Extract the lines between the ones holding "for cutter in" and "obj.matrix_world = Matrix.Identity(4)", inclusive, exactly as written and nothing more.

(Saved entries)
----------------------------------------
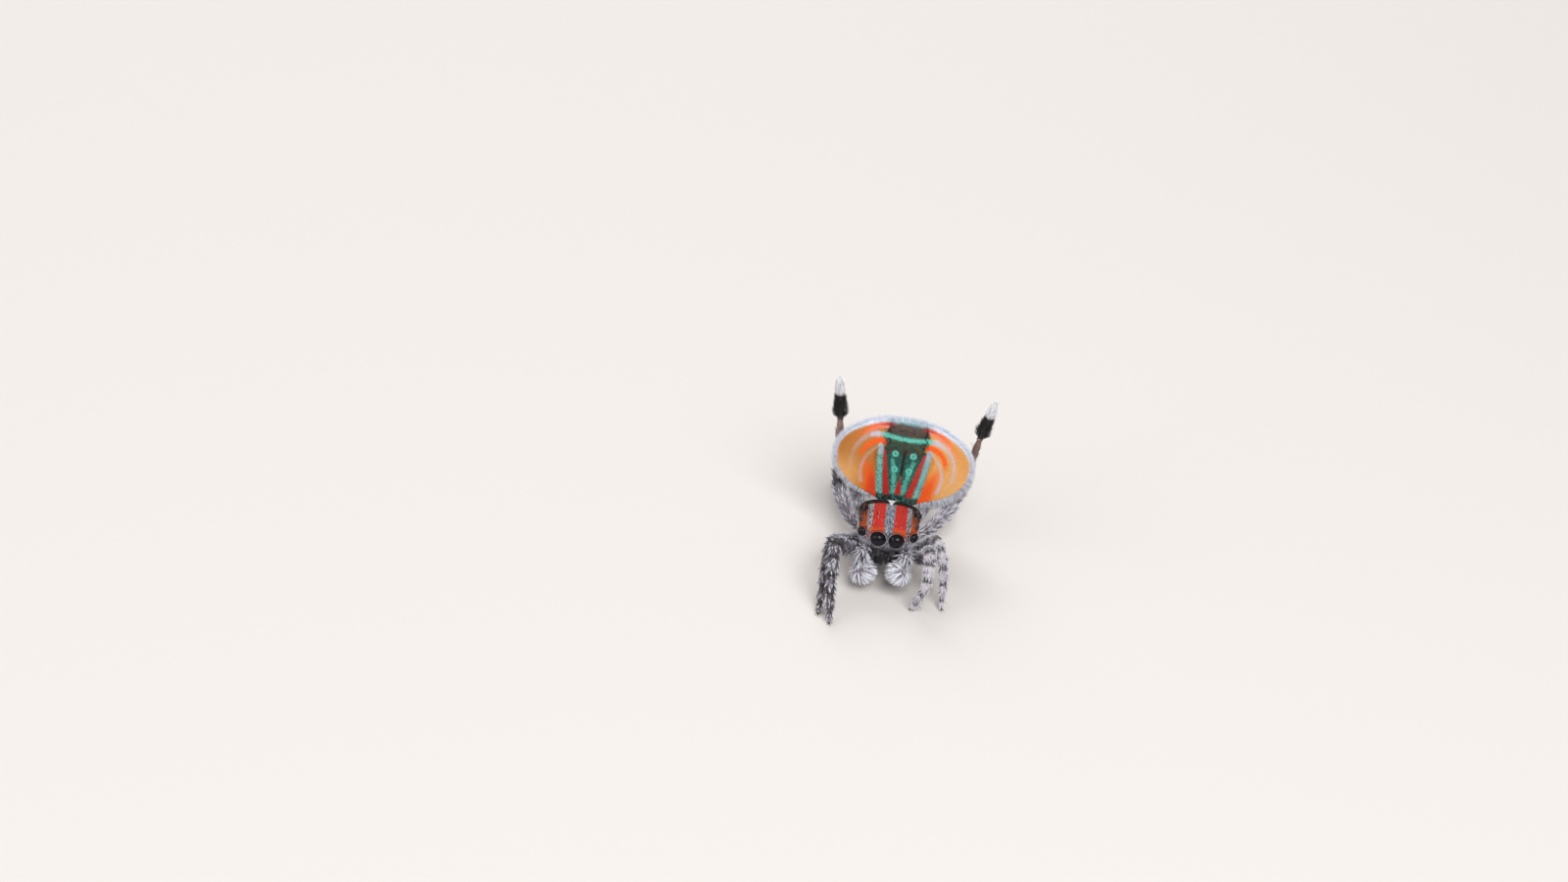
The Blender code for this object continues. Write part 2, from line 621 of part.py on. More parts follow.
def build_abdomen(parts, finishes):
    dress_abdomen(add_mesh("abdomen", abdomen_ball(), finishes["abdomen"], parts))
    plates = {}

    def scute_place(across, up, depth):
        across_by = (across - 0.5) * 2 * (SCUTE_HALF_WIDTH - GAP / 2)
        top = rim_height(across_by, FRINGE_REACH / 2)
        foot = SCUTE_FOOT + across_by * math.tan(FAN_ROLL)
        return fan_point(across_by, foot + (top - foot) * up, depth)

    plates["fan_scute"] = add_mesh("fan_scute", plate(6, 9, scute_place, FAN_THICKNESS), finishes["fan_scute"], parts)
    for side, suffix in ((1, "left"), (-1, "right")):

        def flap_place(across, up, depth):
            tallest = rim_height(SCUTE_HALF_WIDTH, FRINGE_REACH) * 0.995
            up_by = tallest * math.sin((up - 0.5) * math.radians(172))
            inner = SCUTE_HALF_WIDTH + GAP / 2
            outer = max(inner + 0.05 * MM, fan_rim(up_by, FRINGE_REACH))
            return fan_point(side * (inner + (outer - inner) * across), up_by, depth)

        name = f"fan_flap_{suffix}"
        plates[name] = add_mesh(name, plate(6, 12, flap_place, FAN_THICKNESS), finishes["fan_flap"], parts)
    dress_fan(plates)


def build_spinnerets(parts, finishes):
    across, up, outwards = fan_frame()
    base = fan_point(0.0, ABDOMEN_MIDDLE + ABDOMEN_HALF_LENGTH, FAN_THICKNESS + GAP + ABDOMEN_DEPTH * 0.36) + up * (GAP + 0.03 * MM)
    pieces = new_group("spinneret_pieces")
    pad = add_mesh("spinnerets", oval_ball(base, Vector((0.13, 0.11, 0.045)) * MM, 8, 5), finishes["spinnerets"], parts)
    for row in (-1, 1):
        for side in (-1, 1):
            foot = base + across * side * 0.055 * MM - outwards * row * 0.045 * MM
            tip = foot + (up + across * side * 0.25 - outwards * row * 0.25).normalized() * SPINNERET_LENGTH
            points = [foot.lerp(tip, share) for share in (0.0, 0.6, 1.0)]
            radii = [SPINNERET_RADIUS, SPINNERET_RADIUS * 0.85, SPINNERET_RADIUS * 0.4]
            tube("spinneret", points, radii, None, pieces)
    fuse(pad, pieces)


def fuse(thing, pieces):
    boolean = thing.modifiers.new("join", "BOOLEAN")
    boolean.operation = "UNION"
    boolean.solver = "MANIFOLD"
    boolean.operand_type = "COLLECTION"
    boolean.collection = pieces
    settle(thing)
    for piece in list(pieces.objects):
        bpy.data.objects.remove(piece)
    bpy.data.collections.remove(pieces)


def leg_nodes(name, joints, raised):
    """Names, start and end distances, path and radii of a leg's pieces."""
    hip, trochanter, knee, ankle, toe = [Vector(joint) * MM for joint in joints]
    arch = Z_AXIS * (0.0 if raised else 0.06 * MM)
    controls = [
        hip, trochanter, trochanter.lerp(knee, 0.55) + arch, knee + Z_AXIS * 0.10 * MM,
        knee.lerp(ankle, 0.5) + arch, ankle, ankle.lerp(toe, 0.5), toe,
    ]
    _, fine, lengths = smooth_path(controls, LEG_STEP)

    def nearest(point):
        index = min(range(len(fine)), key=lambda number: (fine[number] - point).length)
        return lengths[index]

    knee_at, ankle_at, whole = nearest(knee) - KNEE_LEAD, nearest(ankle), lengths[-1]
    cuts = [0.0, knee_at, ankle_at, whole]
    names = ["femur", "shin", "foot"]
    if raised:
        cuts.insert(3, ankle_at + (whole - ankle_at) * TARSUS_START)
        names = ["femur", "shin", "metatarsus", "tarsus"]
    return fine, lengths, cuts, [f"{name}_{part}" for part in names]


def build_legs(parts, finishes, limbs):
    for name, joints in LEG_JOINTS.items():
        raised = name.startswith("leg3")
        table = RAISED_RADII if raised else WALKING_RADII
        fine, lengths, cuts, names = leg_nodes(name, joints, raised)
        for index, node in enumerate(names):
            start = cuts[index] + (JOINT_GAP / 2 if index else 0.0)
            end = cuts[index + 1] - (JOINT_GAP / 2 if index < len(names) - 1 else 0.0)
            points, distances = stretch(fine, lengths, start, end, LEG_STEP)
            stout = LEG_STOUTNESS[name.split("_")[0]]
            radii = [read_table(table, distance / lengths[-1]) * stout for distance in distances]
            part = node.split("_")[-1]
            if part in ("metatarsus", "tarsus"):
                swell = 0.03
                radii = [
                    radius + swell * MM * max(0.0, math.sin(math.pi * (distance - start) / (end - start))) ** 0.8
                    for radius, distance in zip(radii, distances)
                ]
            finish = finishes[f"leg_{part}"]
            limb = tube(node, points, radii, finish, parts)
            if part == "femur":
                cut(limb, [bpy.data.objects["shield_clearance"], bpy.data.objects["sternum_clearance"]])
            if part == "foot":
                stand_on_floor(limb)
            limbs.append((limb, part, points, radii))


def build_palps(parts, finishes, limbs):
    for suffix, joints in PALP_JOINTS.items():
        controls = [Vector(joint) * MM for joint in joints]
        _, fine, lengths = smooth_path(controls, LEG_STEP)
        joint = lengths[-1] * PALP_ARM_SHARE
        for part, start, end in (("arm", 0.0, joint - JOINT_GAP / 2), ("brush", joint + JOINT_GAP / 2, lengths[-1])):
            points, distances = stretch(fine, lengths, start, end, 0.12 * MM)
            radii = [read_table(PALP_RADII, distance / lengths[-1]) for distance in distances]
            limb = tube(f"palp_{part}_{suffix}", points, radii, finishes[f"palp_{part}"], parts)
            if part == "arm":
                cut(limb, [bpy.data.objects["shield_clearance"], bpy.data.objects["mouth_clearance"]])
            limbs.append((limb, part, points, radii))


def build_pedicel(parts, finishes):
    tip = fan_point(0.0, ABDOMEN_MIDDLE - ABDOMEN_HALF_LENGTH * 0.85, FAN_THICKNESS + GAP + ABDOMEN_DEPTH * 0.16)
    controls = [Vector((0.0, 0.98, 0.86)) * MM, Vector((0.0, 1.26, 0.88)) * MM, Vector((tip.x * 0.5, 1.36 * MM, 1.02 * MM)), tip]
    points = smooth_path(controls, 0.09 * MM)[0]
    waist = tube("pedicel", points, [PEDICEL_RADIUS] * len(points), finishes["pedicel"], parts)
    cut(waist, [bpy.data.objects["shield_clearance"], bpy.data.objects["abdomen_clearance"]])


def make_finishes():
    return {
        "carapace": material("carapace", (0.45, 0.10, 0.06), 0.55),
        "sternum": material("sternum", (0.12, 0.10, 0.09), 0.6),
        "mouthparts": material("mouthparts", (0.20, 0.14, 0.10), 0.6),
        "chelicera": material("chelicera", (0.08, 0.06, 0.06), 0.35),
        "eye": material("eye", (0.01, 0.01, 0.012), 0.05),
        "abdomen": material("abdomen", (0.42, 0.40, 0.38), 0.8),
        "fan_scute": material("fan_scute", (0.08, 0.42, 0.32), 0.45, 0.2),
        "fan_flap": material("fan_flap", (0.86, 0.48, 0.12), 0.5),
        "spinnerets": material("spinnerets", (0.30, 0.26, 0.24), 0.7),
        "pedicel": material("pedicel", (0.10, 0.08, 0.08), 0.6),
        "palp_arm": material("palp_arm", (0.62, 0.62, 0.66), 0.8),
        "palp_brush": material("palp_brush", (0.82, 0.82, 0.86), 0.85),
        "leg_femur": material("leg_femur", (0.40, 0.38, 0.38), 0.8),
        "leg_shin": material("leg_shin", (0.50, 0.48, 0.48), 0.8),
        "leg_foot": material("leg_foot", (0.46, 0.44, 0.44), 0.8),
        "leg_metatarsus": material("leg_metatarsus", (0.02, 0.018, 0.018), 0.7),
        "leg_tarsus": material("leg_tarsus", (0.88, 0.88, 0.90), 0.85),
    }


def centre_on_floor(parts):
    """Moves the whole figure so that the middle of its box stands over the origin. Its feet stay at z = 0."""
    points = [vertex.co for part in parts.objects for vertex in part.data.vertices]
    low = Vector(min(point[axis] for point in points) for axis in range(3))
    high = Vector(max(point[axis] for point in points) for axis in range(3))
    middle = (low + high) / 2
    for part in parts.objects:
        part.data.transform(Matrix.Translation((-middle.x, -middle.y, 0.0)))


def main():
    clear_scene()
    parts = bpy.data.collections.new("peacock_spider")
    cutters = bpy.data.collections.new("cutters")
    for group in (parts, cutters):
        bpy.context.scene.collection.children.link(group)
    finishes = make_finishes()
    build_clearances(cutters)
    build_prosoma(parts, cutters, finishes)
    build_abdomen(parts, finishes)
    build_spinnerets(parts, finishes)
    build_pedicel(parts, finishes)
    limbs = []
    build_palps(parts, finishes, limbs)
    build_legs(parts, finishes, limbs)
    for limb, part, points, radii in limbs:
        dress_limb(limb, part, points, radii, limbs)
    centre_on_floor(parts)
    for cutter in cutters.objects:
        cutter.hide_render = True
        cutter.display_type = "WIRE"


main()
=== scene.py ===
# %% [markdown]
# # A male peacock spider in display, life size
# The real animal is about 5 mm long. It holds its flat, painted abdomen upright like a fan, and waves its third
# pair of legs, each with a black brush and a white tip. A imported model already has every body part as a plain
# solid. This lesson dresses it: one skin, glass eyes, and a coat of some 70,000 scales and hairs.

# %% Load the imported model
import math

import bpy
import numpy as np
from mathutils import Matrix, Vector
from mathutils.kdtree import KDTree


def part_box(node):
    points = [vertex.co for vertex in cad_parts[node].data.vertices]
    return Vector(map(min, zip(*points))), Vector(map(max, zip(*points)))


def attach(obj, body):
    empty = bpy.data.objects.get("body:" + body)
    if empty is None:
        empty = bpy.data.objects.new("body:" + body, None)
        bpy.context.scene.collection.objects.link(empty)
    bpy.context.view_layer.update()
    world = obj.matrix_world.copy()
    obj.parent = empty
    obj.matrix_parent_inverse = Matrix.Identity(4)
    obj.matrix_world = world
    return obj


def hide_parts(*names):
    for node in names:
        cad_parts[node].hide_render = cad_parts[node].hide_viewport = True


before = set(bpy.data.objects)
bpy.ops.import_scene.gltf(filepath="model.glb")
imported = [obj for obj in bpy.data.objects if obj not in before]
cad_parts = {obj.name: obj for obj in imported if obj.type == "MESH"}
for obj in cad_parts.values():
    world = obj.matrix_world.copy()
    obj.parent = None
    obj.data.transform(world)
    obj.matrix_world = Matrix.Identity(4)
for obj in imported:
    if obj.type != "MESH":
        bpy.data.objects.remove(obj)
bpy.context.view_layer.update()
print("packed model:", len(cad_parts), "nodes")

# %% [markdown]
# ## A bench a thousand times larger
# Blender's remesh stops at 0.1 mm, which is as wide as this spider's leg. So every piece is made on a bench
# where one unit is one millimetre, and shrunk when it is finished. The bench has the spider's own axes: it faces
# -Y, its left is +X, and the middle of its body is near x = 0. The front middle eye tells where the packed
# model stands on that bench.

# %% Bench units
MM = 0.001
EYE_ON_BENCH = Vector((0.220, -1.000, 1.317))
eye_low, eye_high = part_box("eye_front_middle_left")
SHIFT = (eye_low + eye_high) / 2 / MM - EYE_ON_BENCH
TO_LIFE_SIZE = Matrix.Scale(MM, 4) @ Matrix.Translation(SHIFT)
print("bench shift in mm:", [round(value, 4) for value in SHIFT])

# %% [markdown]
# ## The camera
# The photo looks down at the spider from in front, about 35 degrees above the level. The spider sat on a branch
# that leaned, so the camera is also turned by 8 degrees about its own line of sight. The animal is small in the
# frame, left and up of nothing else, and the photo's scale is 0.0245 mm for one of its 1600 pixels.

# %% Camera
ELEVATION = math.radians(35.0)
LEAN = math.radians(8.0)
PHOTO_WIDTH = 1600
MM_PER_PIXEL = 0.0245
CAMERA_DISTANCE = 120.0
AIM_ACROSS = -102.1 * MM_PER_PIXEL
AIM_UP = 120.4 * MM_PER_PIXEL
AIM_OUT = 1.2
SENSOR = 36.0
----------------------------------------
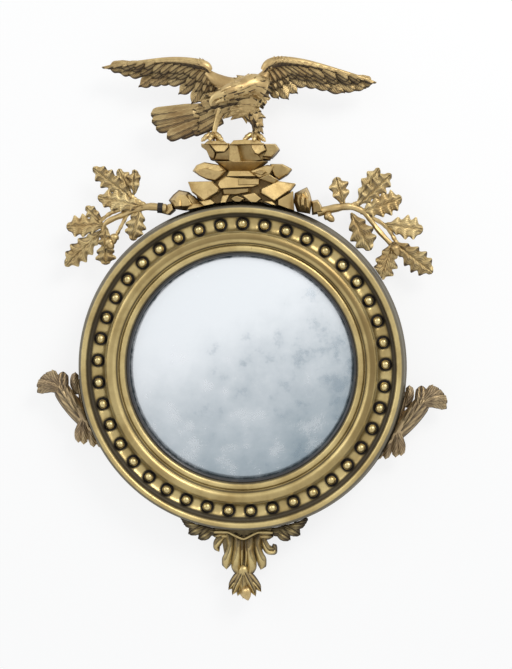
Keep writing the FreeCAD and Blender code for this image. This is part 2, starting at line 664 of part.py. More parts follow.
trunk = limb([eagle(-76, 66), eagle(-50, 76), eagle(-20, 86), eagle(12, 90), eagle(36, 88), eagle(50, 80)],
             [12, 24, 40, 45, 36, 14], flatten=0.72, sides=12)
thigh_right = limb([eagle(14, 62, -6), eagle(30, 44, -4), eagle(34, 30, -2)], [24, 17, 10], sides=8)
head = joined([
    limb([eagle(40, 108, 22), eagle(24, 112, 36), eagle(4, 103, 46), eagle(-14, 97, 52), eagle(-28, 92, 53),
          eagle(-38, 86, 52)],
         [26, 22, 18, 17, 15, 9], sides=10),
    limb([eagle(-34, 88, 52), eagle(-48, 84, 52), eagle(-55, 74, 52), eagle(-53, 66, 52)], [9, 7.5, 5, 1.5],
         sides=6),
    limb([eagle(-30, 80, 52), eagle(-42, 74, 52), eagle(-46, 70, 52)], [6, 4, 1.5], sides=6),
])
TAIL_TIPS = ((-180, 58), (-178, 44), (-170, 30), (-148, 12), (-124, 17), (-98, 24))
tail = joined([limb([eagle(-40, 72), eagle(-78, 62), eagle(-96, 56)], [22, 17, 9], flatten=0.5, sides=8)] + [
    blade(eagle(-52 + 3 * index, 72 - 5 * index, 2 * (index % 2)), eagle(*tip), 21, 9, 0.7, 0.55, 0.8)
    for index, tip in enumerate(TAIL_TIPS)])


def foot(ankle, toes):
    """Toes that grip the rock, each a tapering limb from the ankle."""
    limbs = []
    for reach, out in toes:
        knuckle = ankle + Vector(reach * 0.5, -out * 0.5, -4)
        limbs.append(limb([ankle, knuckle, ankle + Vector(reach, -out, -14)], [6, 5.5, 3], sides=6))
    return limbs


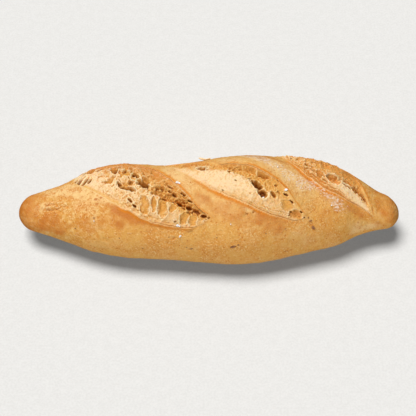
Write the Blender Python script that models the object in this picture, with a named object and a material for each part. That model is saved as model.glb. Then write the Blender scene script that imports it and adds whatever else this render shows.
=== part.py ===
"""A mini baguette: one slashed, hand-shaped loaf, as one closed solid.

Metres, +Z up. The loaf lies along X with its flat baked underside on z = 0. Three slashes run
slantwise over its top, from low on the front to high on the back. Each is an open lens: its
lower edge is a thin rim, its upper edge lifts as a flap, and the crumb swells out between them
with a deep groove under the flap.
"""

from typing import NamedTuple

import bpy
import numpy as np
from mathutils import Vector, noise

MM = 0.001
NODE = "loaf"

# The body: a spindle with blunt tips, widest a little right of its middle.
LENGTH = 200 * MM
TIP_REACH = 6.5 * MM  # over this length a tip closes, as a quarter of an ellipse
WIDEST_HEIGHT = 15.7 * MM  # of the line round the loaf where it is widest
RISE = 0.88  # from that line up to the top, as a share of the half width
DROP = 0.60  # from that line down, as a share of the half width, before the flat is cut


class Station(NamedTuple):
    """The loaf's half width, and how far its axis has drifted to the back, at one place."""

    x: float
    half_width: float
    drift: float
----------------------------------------
Written reply:
    for cutter in cutters.objects:
        cutter.hide_render = True
        cutter.display_type = "WIRE"


main()
=== scene.py ===
# %% [markdown]
# # A male peacock spider in display, life size
# The real animal is about 5 mm long. It holds its flat, painted abdomen upright like a fan, and waves its third
# pair of legs, each with a black brush and a white tip. A imported model already has every body part as a plain
# solid. This lesson dresses it: one skin, glass eyes, and a coat of some 70,000 scales and hairs.

# %% Load the imported model
import math

import bpy
import numpy as np
from mathutils import Matrix, Vector
from mathutils.kdtree import KDTree


def part_box(node):
    points = [vertex.co for vertex in cad_parts[node].data.vertices]
    return Vector(map(min, zip(*points))), Vector(map(max, zip(*points)))


def attach(obj, body):
    empty = bpy.data.objects.get("body:" + body)
    if empty is None:
        empty = bpy.data.objects.new("body:" + body, None)
        bpy.context.scene.collection.objects.link(empty)
    bpy.context.view_layer.update()
    world = obj.matrix_world.copy()
    obj.parent = empty
    obj.matrix_parent_inverse = Matrix.Identity(4)
    obj.matrix_world = world
    return obj


def hide_parts(*names):
    for node in names:
        cad_parts[node].hide_render = cad_parts[node].hide_viewport = True


before = set(bpy.data.objects)
bpy.ops.import_scene.gltf(filepath="model.glb")
imported = [obj for obj in bpy.data.objects if obj not in before]
cad_parts = {obj.name: obj for obj in imported if obj.type == "MESH"}
for obj in cad_parts.values():
    world = obj.matrix_world.copy()
    obj.parent = None
    obj.data.transform(world)
    obj.matrix_world = Matrix.Identity(4)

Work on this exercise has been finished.